13. The method of claim 12 including the step of connecting a second pressure chamber to the proportional valve arrangement and providing a second end portion thereon that is exposed to the second pressure chamber thereof.

14. The method of claim 13 including the step of making the cross sectional area of the first end portion of the actuator mechanism smaller than that of the cross sectional area of the second end portion thereof.
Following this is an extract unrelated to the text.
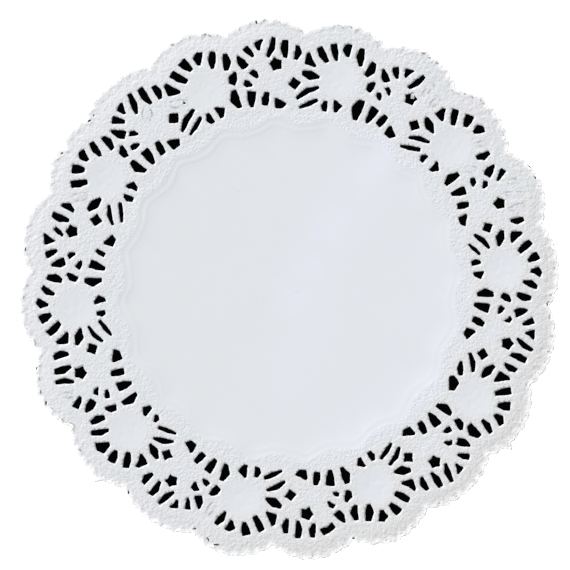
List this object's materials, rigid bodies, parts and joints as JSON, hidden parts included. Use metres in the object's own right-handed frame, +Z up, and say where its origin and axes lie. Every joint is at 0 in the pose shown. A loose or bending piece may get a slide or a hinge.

15. A method of controlling the displacement of a fluid translating device having a displacement adjusting member, comprising: providing a source of pressurized fluid; providing an actuator mechanism connected to the displacement adjusting member, the actuator mechanism having a first end portion and a second end portion; providing a proportional valve arrangement between the source of pressurized fluid and the actuator mechanism; and sizing the cross sectional area of at least one of the first and second end portions of the actuator mechanism to counteract a maximum swivel force acting to change the displacement of the fluid translating device.

16. The method of claim 15, further including the step of sizing the cross sectional area of the first end portion of the actuator mechanism to counteract the maximum swivel force acting to decrease the displacement of the fluid translating device; and sizing the second end portion of the actuator mechanism to counteract the maximum swivel force acting to increase the displacement of the fluid translating device.